There's little more than a syntactic gain in using operator() until you start using templates. But when using templates you can treat real functions and functors (classes acting as functions) the same way.
class scaled_sine
{
explicit scaled_sine( float _m ) : m(_m) {}
float operator()(float x) const { return sin(m*x); }
float m;
};
template<typename T>
float evaluate_at( float x, const T& fn )
{
return fn(x);
}
evaluate_at( 1.0, cos );
evaluate_at( 1.0, scaled_sine(3.0) );
A algorithm implemented using a template doesn't care whether the thing being called is a function or a functor, it cares about the syntax. Either standard ones (e.g. for_each()) or your own. And functors can have state, and do all kinds of things when they are called. Functions can only have state with a static local variable, or global variables.

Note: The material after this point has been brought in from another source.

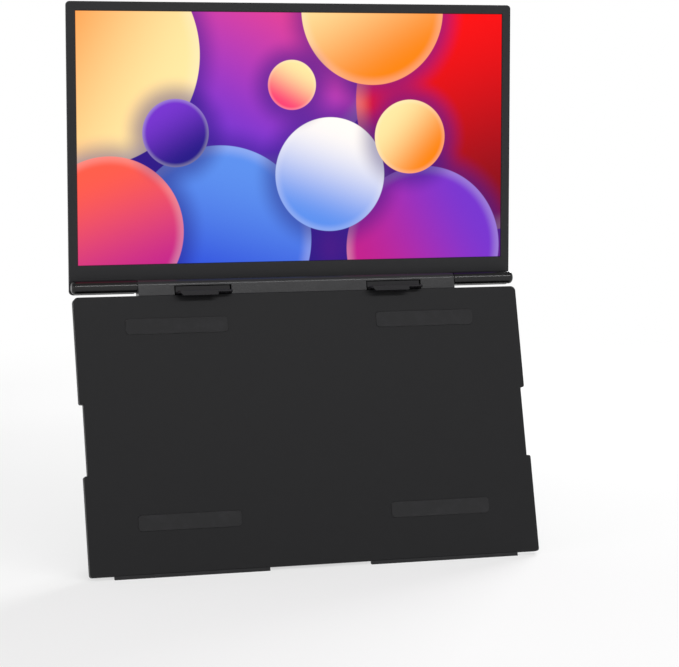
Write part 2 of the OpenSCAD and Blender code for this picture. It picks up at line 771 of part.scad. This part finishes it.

If you're making a class that encapsulates a function pointer, this might make the usage more obvious.
The compiler can also inline the functor and the function call. It cannot inline a function pointer, however. This way, using the function call operator can significantly improve performance when it is used for example with the standard C++ libary algorithms.

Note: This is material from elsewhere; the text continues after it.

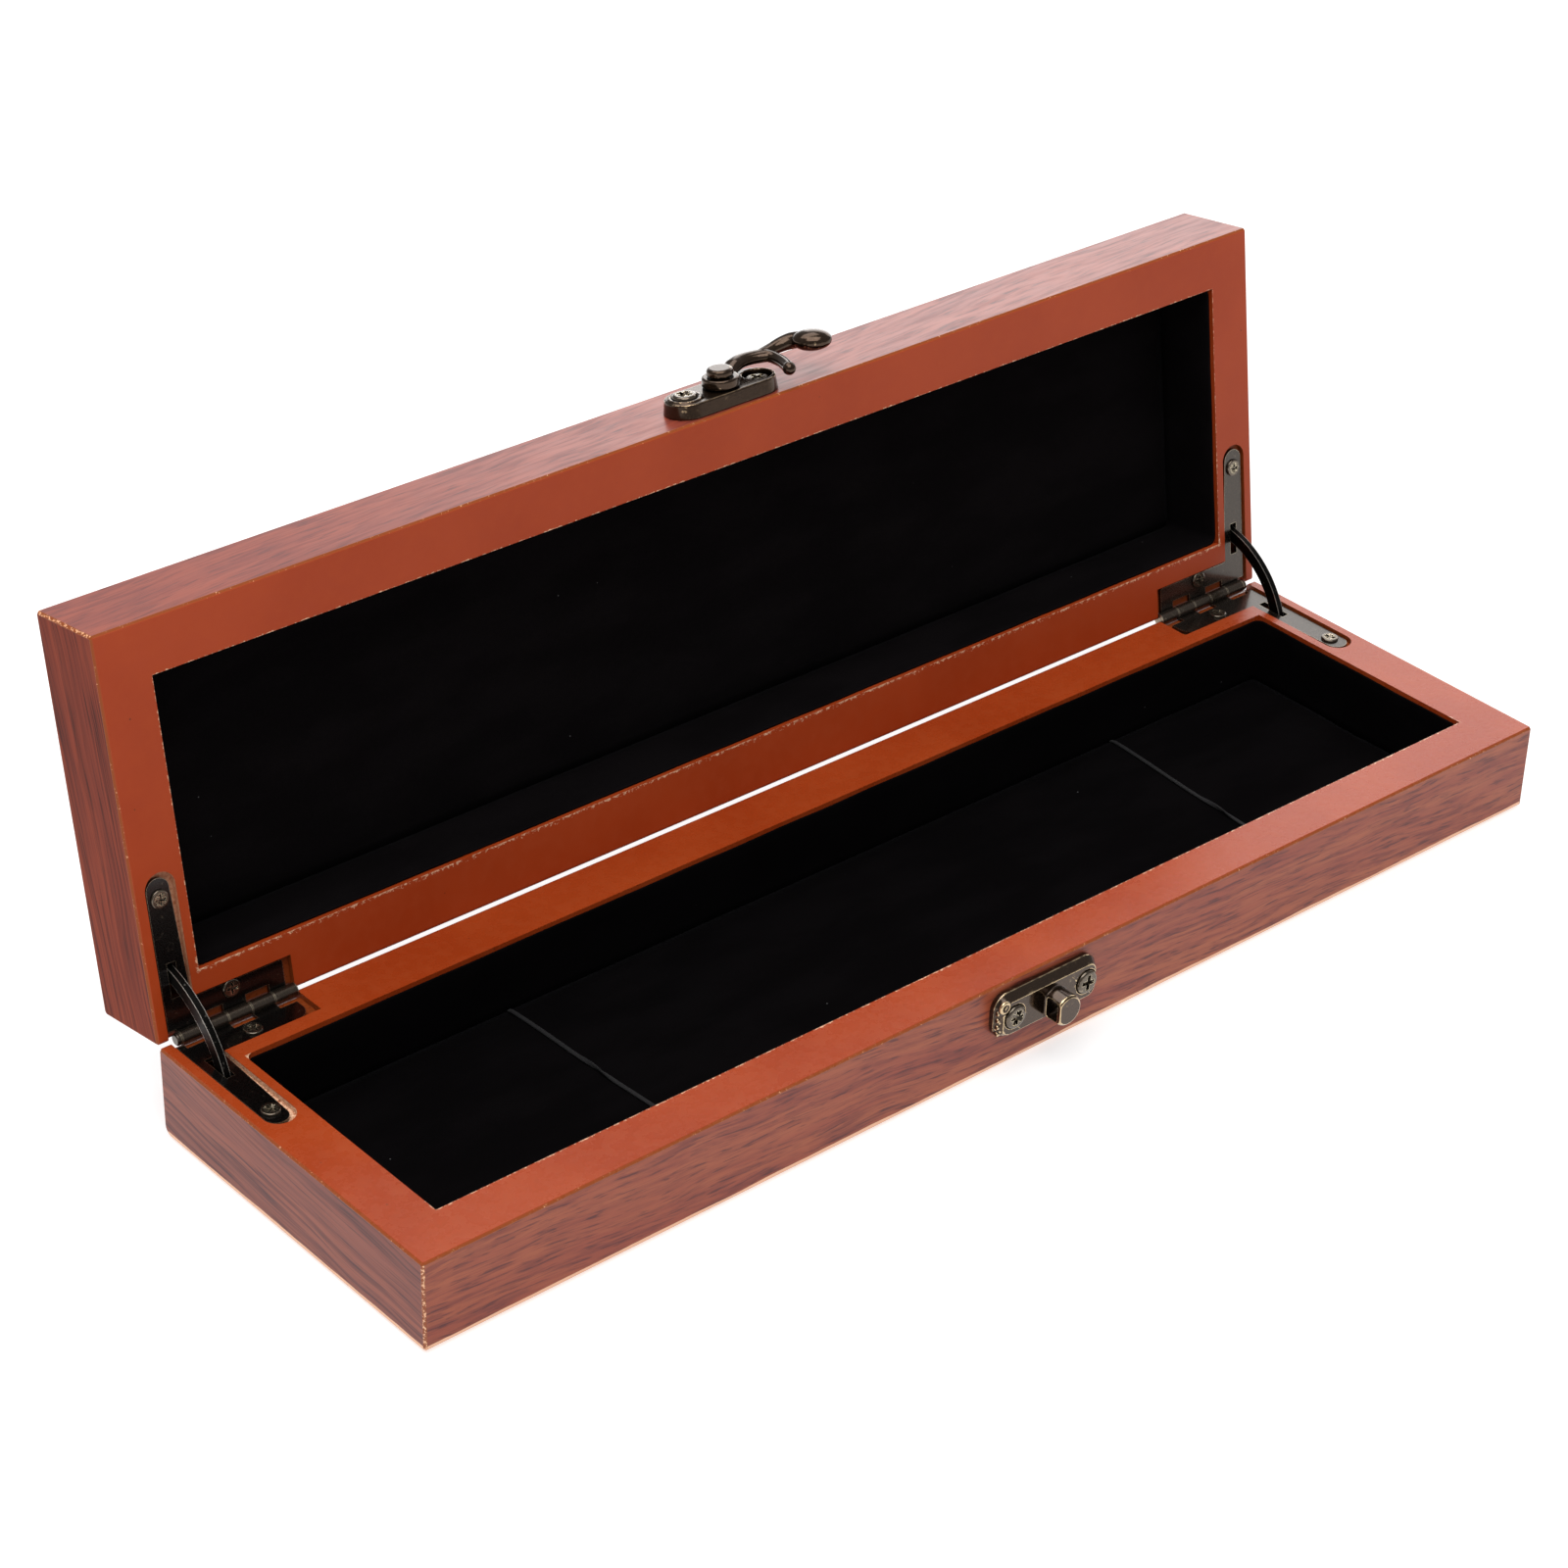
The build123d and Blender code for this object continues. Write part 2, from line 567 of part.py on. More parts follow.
os.makedirs("parts", exist_ok=True)
for build in (build_base, build_lid, build_hinges):
    for node, shape in build().items():
        save(node, shape)
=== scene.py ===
import math

import bmesh
import bpy
from mathutils import Matrix, Quaternion, Vector, noise


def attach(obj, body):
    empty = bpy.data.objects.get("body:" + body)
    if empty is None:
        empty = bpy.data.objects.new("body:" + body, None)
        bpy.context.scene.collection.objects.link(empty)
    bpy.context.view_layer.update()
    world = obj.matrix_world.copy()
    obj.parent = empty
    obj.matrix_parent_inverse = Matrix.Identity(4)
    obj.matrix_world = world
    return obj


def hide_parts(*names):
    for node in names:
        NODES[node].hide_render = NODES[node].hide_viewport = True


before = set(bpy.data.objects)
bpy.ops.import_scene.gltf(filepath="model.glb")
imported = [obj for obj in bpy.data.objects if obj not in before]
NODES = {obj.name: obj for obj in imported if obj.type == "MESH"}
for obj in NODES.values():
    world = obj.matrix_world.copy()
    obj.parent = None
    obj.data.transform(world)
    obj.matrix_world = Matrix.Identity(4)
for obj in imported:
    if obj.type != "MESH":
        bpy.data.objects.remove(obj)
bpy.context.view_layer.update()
MM = 0.001

# Places in the case, in millimetres. A half's depth is measured from its rim into the wood.
HINGE = (0.0, 32.85, 15.55)
OPEN = math.radians(98.6)
RIM = {"base": 15.5, "lid": 15.6}
HEIGHT = {"base": 15.5, "lid": 14.8}
PAD_TOP = {"base": 12.3, "lid": 12.2}
FLOOR = {"base": 13.2, "lid": 12.8}
HALF_LENGTH = 115.0
WOOD_FRONT = -32.0
WOOD_BACK = 32.85
CAVITY = (106.4, 23.4)


# --- Camera ------------------------------------------------------------------------
CAMERA_PLACE = (-0.3580, -0.3802, 0.3539)
CAMERA_TURN = (0.826735, 0.438801, -0.179961, -0.302618)


def make_camera():
    data = bpy.data.cameras.new("camera")
    data.sensor_width = 36.0
    data.lens = 91.046
    data.shift_x = -0.0387
    data.shift_y = 0.0769
    data.clip_start = 0.01
    camera = bpy.data.objects.new("camera", data)
    bpy.context.scene.collection.objects.link(camera)
    turn = Quaternion(CAMERA_TURN)
    camera.matrix_world = Matrix.Translation(CAMERA_PLACE) @ turn.to_matrix().to_4x4()
    bpy.context.scene.camera = camera


# --- Materials: a small helper that builds node trees -----------------------------------
class Tree:
    """One material's nodes. A socket or a plain number is accepted wherever a value goes."""

    def __init__(self, name):
        self.material = bpy.data.materials.new(name)
        self.material.use_nodes = True
        self.tree = self.material.node_tree
        self.tree.nodes.clear()
        out = self.tree.nodes.new("ShaderNodeOutputMaterial")
        self.shader = self.tree.nodes.new("ShaderNodeBsdfPrincipled")
        self.tree.links.new(self.shader.outputs[0], out.inputs[0])

    def put(self, socket, value):
        if isinstance(value, bpy.types.NodeSocket):
            self.tree.links.new(value, socket)
        else:
            socket.default_value = value

    def node(self, kind, inputs=(), **settings):
        made = self.tree.nodes.new("ShaderNode" + kind)
        for name, value in settings.items():
            setattr(made, name, value)
        for key, value in dict(inputs).items():
            self.put(made.inputs[key], value)
        return made

    def math(self, operation, *values):
        made = self.node("Math", enumerate(values), operation=operation)
        return made.outputs[0]

    def vector(self, operation, *values):
        made = self.node("VectorMath", enumerate(values), operation=operation)
        return made.outputs[0]

    def combine(self, x, y, z):
        return self.node("CombineXYZ", {0: x, 1: y, 2: z}).outputs[0]

    def split(self, vector):
        return self.node("SeparateXYZ", {0: vector}).outputs

    def ramp(self, value, low, high, out_low=0.0, out_high=1.0):
        """value from low..high mapped smoothly to out_low..out_high."""
        inputs = {0: value, 1: low, 2: high, 3: out_low, 4: out_high}
        return self.node("MapRange", inputs, interpolation_type="SMOOTHSTEP").outputs[0]

    def mix(self, factor, first, second, blend="MIX"):
        made = self.node("Mix", data_type="RGBA", blend_type=blend)
        self.put(made.inputs[0], factor)
        self.put(made.inputs[6], first)
        self.put(made.inputs[7], second)
        return made.outputs[2]

    def noise(self, vector, scale=1.0, detail=2.0, rough=0.5, distortion=0.0):
        inputs = {"Vector": vector, "Scale": scale, "Detail": detail}
        inputs.update({"Roughness": rough, "Distortion": distortion})
        return self.node("TexNoise", inputs).outputs[0]

    def voronoi(self, vector, scale):
        """The distance to the nearest of a set of scattered points, for specks."""
        return self.node("TexVoronoi", {"Vector": vector, "Scale": scale}).outputs[0]

    def bump(self, height, strength, distance):
        inputs = {"Strength": strength, "Distance": distance, "Height": height}
        self.put(self.shader.inputs["Normal"], self.node("Bump", inputs).outputs[0])

    def finish(self, **values):
        """Sets the shader's inputs; underscores in a name stand for spaces."""
        for name, value in values.items():
            self.put(self.shader.inputs[name.replace("_", " ")], value)
        return self.material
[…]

For example for implementing generators:
// generator
struct Generator {
int c = 0;
virtual int operator()() {
return c++;
}
};
int sum(int n) {
Generator g;
int res = 0;
for( int i = 0; i < n; i++ ) {
res += g();
}
return res;
}
I see potential to yet one exotic use:
Suppose you have object of unknown type and have to declare another variable of same type, like this:
auto c=decltype(a*b)(123);
When such pattern used extensively, decltype become very annoying.
This case can occur when using some smart type system that automatically invent type of result of functions and operators based on types of arguments.
Now, if each specialization of each type of that type system equipped with
magic definition of operator() like this:
template<????> class Num<???>{
//specific implementation here
constexpr auto operator()(auto...p){return Num(p...);}
}
decltype() no more needed, you can write simply:
auto c=(a*b)(123);
Because operator() of object redirects to constructor of its own type.